Task prompt:
Will you quote precisely the lines that run from the top of the material below to the line containing "return t.mat", both ends included?

━━━━━━━━━━━━━━━━

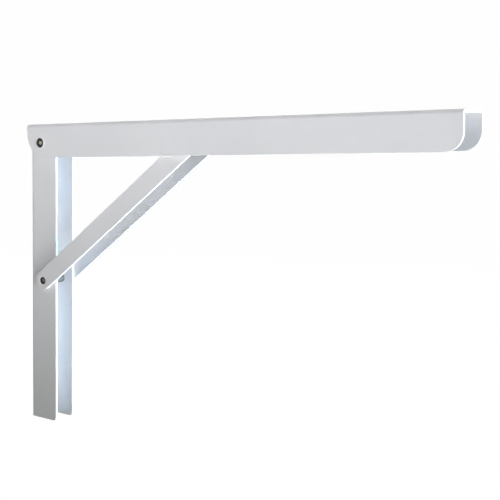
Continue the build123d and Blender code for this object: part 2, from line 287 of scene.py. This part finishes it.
def floor_material():
    t = Tree("glowing_floor")
    cloud = t.noise(3.0, 3.0, 0.5)
    base = t.mix(t.span(cloud, 0.3, 0.7, 0.0, 1.0), rgb(0.02, 0.02, 0.02), rgb(0.03, 0.03, 0.03))
    t.set("Base Color", base)
    t.set("Roughness", 0.9)
    t.set("Specular IOR Level", 0.0)
    # the floor's own glow paints its light: white under and behind the bracket, and a painted shade of pale grey on
    # the wall side
    way = t.add("ShaderNodeVectorMath", operation="SUBTRACT")
    t.link(t.co, way.inputs[0])
    way.inputs[1].default_value = SWEEP_FROM
    unit = t.add("ShaderNodeVectorMath", operation="NORMALIZE")
    t.link(way.outputs["Vector"], unit.inputs[0])
    side = t.add("ShaderNodeVectorMath", operation="DOT_PRODUCT")
    t.link(unit.outputs["Vector"], side.inputs[0])
    side.inputs[1].default_value = SWEEP_SIDE
    step = t.add("ShaderNodeMapRange", interpolation_type="SMOOTHSTEP")
    t.link(side.outputs["Value"], step.inputs["Value"])
    for k, v in (("From Min", 0.02), ("From Max", 0.42), ("To Min", 0.99), ("To Max", SWEEP_GREY)):
        step.inputs[k].default_value = v
    glow = step.outputs["Result"]
    # the floor's base is near black: all its paleness is painted light from this glow, not a lamp
    t.set("Emission Color", rgb(1.0, 1.0, 1.0))
    t.set("Emission Strength", glow)
    return t.mat


# ---------------------------------------------------------------------------
# turned pieces
# ---------------------------------------------------------------------------
def arc(a, m, b, n=10):
    """Points after a, up to b, on the circle through a, m and b."""
    ax, ay = a; mx, my = m; bx, by = b
    d = 2 * (ax * (my - by) + mx * (by - ay) + bx * (ay - my))
    ux = ((ax**2 + ay**2) * (my - by) + (mx**2 + my**2) * (by - ay) + (bx**2 + by**2) * (ay - my)) / d
    uy = ((ax**2 + ay**2) * (bx - mx) + (mx**2 + my**2) * (ax - bx) + (bx**2 + by**2) * (mx - ax)) / d
    r = math.hypot(ax - ux, ay - uy)
    t0, tm, t1 = (math.atan2(y - uy, x - ux) for x, y in (a, m, b))
    def unwrap(t, ref):
        while t - ref > math.pi: t -= 2 * math.pi
        while t - ref < -math.pi: t += 2 * math.pi
        return t
    tm = unwrap(tm, t0)
    t1 = unwrap(t1, tm)
    return [(ux + r * math.cos(t0 + (t1 - t0) * k / n), uy + r * math.sin(t0 + (t1 - t0) * k / n)) for k in range(1, n + 1)]


def turned(name, profile, centre, mats, wobble=None, segs=96):
    """Mesh turned about a line along Y through centre (x, z), from (radius, y, material) points in
    millimetres that start and end on the axis. The material is that of the strip up to the next point."""
    cx, cz = centre
    verts, faces, slots = [], [], []
    rings = []
    for r, y, _ in profile:
        if r < 1e-6:
            rings.append([len(verts)])
            verts.append((cx * MM, y * MM, cz * MM))
            continue
        ring = []
        for k in range(segs):
            a = 2 * math.pi * k / segs
            dr, dy = wobble(r, y, a) if wobble else (0.0, 0.0)
            ring.append(len(verts))
            verts.append(((cx + (r + dr) * math.cos(a)) * MM, (y + dy) * MM, (cz + (r + dr) * math.sin(a)) * MM))
        rings.append(ring)
    for i in range(len(rings) - 1):
        a, b, m = rings[i], rings[i + 1], profile[i][2]
        for k in range(segs):
            k2 = (k + 1) % segs
            if len(a) == 1:
                f = (a[0], b[k], b[k2])
            elif len(b) == 1:
                f = (a[k], b[0], a[k2])
            else:
                f = (a[k], b[k], b[k2], a[k2])
            faces.append(f)
            slots.append(m)
    me = bpy.data.meshes.new(name)
    me.from_pydata(verts, [], faces)
    for m in mats:
        me.materials.append(m)
    for p, s in zip(me.polygons, slots):
        p.material_index = s
        p.use_smooth = True
    me.validate()
    # outward normals: the volume has to come out positive
    vol = 0.0
    for p in me.polygons:
        vs = [me.vertices[i].co for i in p.vertices]
        for j in range(1, len(vs) - 1):
            vol += vs[0].dot(vs[j].cross(vs[j + 1]))
    if vol < 0:
        me.flip_normals()
    me.set_sharp_from_angle(angle=math.radians(50))
    ob = bpy.data.objects.new(name, me)
    scene.collection.objects.link(ob)
    return ob


def rounded(points, radius, n=4):
    """The profile with each marked corner replaced by a small curve. Points are (r, y, material, round?)."""
    out = []
    last = len(points) - 1
    for i, p in enumerate(points):
        r, y, m = p[:3]
        if i in (0, last) or len(p) < 4:
            out.append((r, y, m))
            continue
        k = p[3]
        a, b = Vector(points[i - 1][:2]), Vector(points[i + 1][:2])
        c = Vector((r, y))
        da, db = (a - c), (b - c)
        ka, kb = min(k, da.length * 0.45), min(k, db.length * 0.45)
        pa, pb = c + da.normalized() * ka, c + db.normalized() * kb
        for j in range(n + 1):
            s = j / n
            q = pa * (1 - s) ** 2 + c * 2 * s * (1 - s) + pb * s**2
            out.append((q.x, q.y, points[i - 1][2] if j < n // 2 else m))
    return out


def top_rivet(coat, dark, core):
    yl, yr = -17.2, 17.2
    C, D, K = 0, 1, 2
    p = [(0.0, yl - 0.36, K), (1.1, yl - 0.30, K, 0.2), (1.6, yl + 0.05, K, 0.2), (1.7, yl + 1.4, D, 0.1), (2.6, yl + 1.4, D, 0.2)]
    last = (2.6, yl + 1.1)
    p += [(*last, D)]
    # the mouth is flared out like a trumpet, and lies in front of the arm's face past the hole
    p += [(r, y, D) for r, y in arc(last, (2.93, yl + 0.05), (3.85, yl - 0.34), 12)]
    p[-1] = (3.85, yl - 0.34, D)
    p += [(4.10, yl - 0.355, C), (4.25, yl - 0.385, C), (4.4, yl - 0.385, C)]
    p += [(r, y, C) for r, y in arc((4.4, yl - 0.385), (5.05, yl - 0.24), (5.5, yl), 10)]
    p += [(3.0, yl + 0.02, C), (3.0, yr - 0.02, C), (5.6, yr, C), (5.6, yr + 0.5, C, 0.25)]
    R, c = 11.87, yr - 9.99
    for k in range(1, 15):
        r = 5.6 * (1 - k / 15.0)
        p.append((r, c + math.sqrt(R * R - r * r), C))
    p.append((0.0, yr + 1.885, C))

    def wobble(r, y, a):
        if y < yl + 0.05 and r > 3.0:      # the rolled collar isn't quite even
            w = 0.5 + 0.5 * math.sin(3 * a + 0.7) * 0.6 + 0.2 * math.sin(7 * a + 2.0)
            return (-0.05 * w, 0.04 * w)
        return (0.0, 0.0)
    ob = turned("top_pivot_rivet_set", rounded(p, 0.2), (16.6, 0.0), [coat, dark, core], wobble)
    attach(ob, "shelf_arm")
    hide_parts("top_pivot_rivet")


def lower_rivet(coat, dark, core):
    ye, rl = 14.30, 5.05
    d = rl - 3.0
    C, D, K = 0, 1, 2
    p = [(0.0, -ye + 0.28, K), (1.1, -ye + 0.34, K, 0.2), (1.55, -ye + 0.65, K, 0.15), (1.65, -ye + 1.9, D, 0.1), (2.1, -ye + 1.9, D, 0.1)]
    p += [(r, y, D) for r, y in arc((2.1, -ye + 1.9), (2.45, -ye + 0.75), (3.2, -ye + 0.04), 10)]
    p[-1] = (3.2, -ye + 0.04, C)
    p += [(3.35, -ye, C), (rl, -ye, C, 0.12), (3.0, -ye + d, C), (3.0, ye - d, C), (rl, ye, C, 0.12), (0.0, ye, C)]
    ob = turned("lower_pivot_rivet_set", rounded(p, 0.2), (16.6, -119.6), [coat, dark, core])
    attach(ob, "brace")
    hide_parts("lower_pivot_rivet")


# ---------------------------------------------------------------------------
# light and floor
# ---------------------------------------------------------------------------
def area(name, loc, target, sx, sy, power, colour=(1, 1, 1), spread=180.0):
    d = bpy.data.lights.new(name, "AREA")
    d.shape = "RECTANGLE"
    d.size, d.size_y = sx, sy
    d.energy = power
    d.color = colour
    d.spread = math.radians(spread)
    o = bpy.data.objects.new(name, d)
    o.location = loc
    o.rotation_euler = (Vector(target) - Vector(loc)).to_track_quat("-Z", "Y").to_euler()
    o.visible_camera = False
    scene.collection.objects.link(o)
    return o


def make_stage():
    me = bpy.data.meshes.new("floor")
    s, z = 12.0, -0.405
    me.from_pydata([(-s, -s, z), (s, -s, z), (s, s, z), (-s, s, z)], [], [(0, 1, 2, 3)])
    me.materials.append(floor_material())
    floor = bpy.data.objects.new("floor", me)
    scene.collection.objects.link(floor)
    floor.visible_diffuse = False
    floor.visible_glossy = False
    floor.visible_shadow = False        # key_low shines up through it

    w = bpy.data.worlds.new("studio")
    scene.world = w
    w.use_nodes = True
    t = w.node_tree
    t.nodes.clear()
    out = t.nodes.new("ShaderNodeOutputWorld")
    # the backdrop is white, and turns pale grey on the wall side, where the white faces that look
    # into the room stand against it
    co = t.nodes.new("ShaderNodeTexCoord")
    side = t.nodes.new("ShaderNodeVectorMath")
    side.operation = "DOT_PRODUCT"
    t.links.new(co.outputs["Generated"], side.inputs[0])
    side.inputs[1].default_value = SWEEP_SIDE
    step = t.nodes.new("ShaderNodeMapRange")
    step.interpolation_type = "SMOOTHSTEP"
    t.links.new(side.outputs["Value"], step.inputs["Value"])
    for k, v in (("From Min", 0.02), ("From Max", 0.42), ("To Min", 0.99), ("To Max", SWEEP_GREY)):
        step.inputs[k].default_value = v
    tone = t.nodes.new("ShaderNodeCombineColor")
    for k in range(3):
        t.links.new(step.outputs["Result"], tone.inputs[k])
    seen = t.nodes.new("ShaderNodeBackground")
    t.links.new(tone.outputs["Color"], seen.inputs["Color"])
    lit = t.nodes.new("ShaderNodeBackground")
    lit.inputs["Color"].default_value = (0.95, 0.97, 1.0, 1.0)
    lit.inputs["Strength"].default_value = 0.08
    gloss = t.nodes.new("ShaderNodeBackground")
    gloss.inputs["Strength"].default_value = 0.5
    path = t.nodes.new("ShaderNodeLightPath")
    soft = t.nodes.new("ShaderNodeMixShader")
    t.links.new(path.outputs["Is Glossy Ray"], soft.inputs[0])
    t.links.new(lit.outputs[0], soft.inputs[1])
    t.links.new(gloss.outputs[0], soft.inputs[2])
    mix = t.nodes.new("ShaderNodeMixShader")
    t.links.new(path.outputs["Is Camera Ray"], mix.inputs[0])
    t.links.new(soft.outputs[0], mix.inputs[1])
    t.links.new(seen.outputs[0], mix.inputs[2])
    t.links.new(mix.outputs[0], out.inputs["Surface"])

    # the key comes level from the room side, 22 degrees in front of the bracket's plane, through a grid
    area("key", (1.75, -0.70, 0.0), (0.05, 0.0, -0.055), 0.34, 0.34, 0.138, (0.90, 0.93, 1.0), 20.0)
    # a cold one as far behind the plane, and two broad ones from below, reach into the channels
    area("key_inside", (1.75, 0.62, 0.0), (0.03, 0.0, -0.07), 0.3, 0.3, 0.38, (0.15, 0.50, 1.0), 20.0)
    area("key_low", (1.30, -0.10, -1.0), (0.15, 0.0, -0.04), 0.6, 0.6, 1.0, (0.98, 0.98, 0.94), 40.0)
    area("key_mid", (1.62, -0.20, -0.55), (0.15, 0.0, -0.04), 0.6, 0.6, 1.62, (0.98, 0.98, 0.93), 40.0)
    # strip in front, at the arm's height, so that the leg darkens downwards
    area("strip", (-0.15, -0.475, 0.035), (-0.15, 0.0, 0.035), 1.5, 0.1, 0.705, (0.93, 0.933, 0.985), 80.0)
    area("fill", (-1.2, -1.4, 0.2), (0.1, 0.0, 0.0), 1.0, 1.0, 1.6, (1.0, 0.88, 0.62), 180.0)
    # weak ones for the sides that the photo's camera doesn't see
    area("top", (0.2, 0.1, 1.6), (0.2, 0.0, 0.0), 1.4, 1.4, 10.0, (1.0, 1.0, 1.0), 180.0)
    area("back", (-0.4, 1.8, 0.4), (0.15, 0.0, -0.05), 1.6, 1.6, 20.0, (1.0, 0.94, 0.84), 180.0)
    area("wall_side", (-1.3, 1.3, 0.2), (0.0, 0.0, -0.05), 1.2, 1.2, 13.0, (1.0, 0.99, 0.97), 180.0)


scene.view_settings.view_transform = "Standard"
scene.view_settings.look = "None"

make_camera()
make_stage()

# dark is the painted shade inside the rivets' mouths, standing in for the shadow in them
coat, zinc, dark = coat_material(), zinc_material(), rivet_mouth_shade_material()
# the two core copies are painted light: the top one lighter as a painted highlight, the lower one darker as painted
# shade
core_top = core_material("rivet_core_painted_highlight", rgb(0.40, 0.39, 0.32), rgb(0.58, 0.57, 0.48))
core_low = core_material("rivet_core_painted_shade", rgb(0.19, 0.19, 0.17), rgb(0.30, 0.29, 0.26))
spring, bush, tube = spring_material(), bush_material(), shaded_tube_material()

finish_of = {"white_coat": coat, "zinc_steel": zinc, "spring_steel": spring, "bush_plastic": bush}
for part in frame["record"]["subparts"]:
    o = nodes[part["node"]]
    for s in o.material_slots:
        # the spacer tubes get the darker copy of the plated metal, painted shade for their place inside the channels
        s.material = tube if part["node"].endswith("spacer_tube") else finish_of[part["material_slot"]]

top_rivet(coat, dark, core_top)
lower_rivet(coat, dark, core_low)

━━━━━━━━━━━━━━━━

Exercise result:
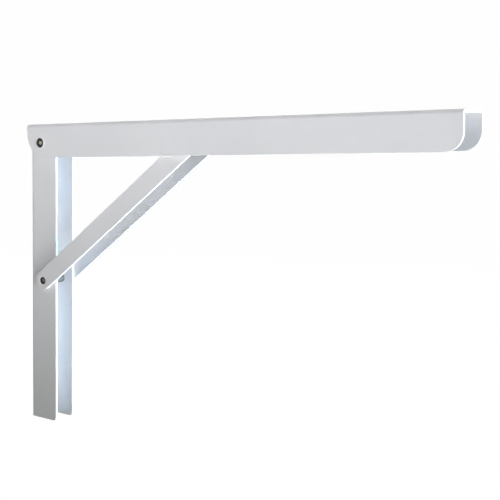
Continue the build123d and Blender code for this object: part 2, from line 287 of scene.py. This part finishes it.
def floor_material():
    t = Tree("glowing_floor")
    cloud = t.noise(3.0, 3.0, 0.5)
    base = t.mix(t.span(cloud, 0.3, 0.7, 0.0, 1.0), rgb(0.02, 0.02, 0.02), rgb(0.03, 0.03, 0.03))
    t.set("Base Color", base)
    t.set("Roughness", 0.9)
    t.set("Specular IOR Level", 0.0)
    # the floor's own glow paints its light: white under and behind the bracket, and a painted shade of pale grey on
    # the wall side
    way = t.add("ShaderNodeVectorMath", operation="SUBTRACT")
    t.link(t.co, way.inputs[0])
    way.inputs[1].default_value = SWEEP_FROM
    unit = t.add("ShaderNodeVectorMath", operation="NORMALIZE")
    t.link(way.outputs["Vector"], unit.inputs[0])
    side = t.add("ShaderNodeVectorMath", operation="DOT_PRODUCT")
    t.link(unit.outputs["Vector"], side.inputs[0])
    side.inputs[1].default_value = SWEEP_SIDE
    step = t.add("ShaderNodeMapRange", interpolation_type="SMOOTHSTEP")
    t.link(side.outputs["Value"], step.inputs["Value"])
    for k, v in (("From Min", 0.02), ("From Max", 0.42), ("To Min", 0.99), ("To Max", SWEEP_GREY)):
        step.inputs[k].default_value = v
    glow = step.outputs["Result"]
    # the floor's base is near black: all its paleness is painted light from this glow, not a lamp
    t.set("Emission Color", rgb(1.0, 1.0, 1.0))
    t.set("Emission Strength", glow)
    return t.mat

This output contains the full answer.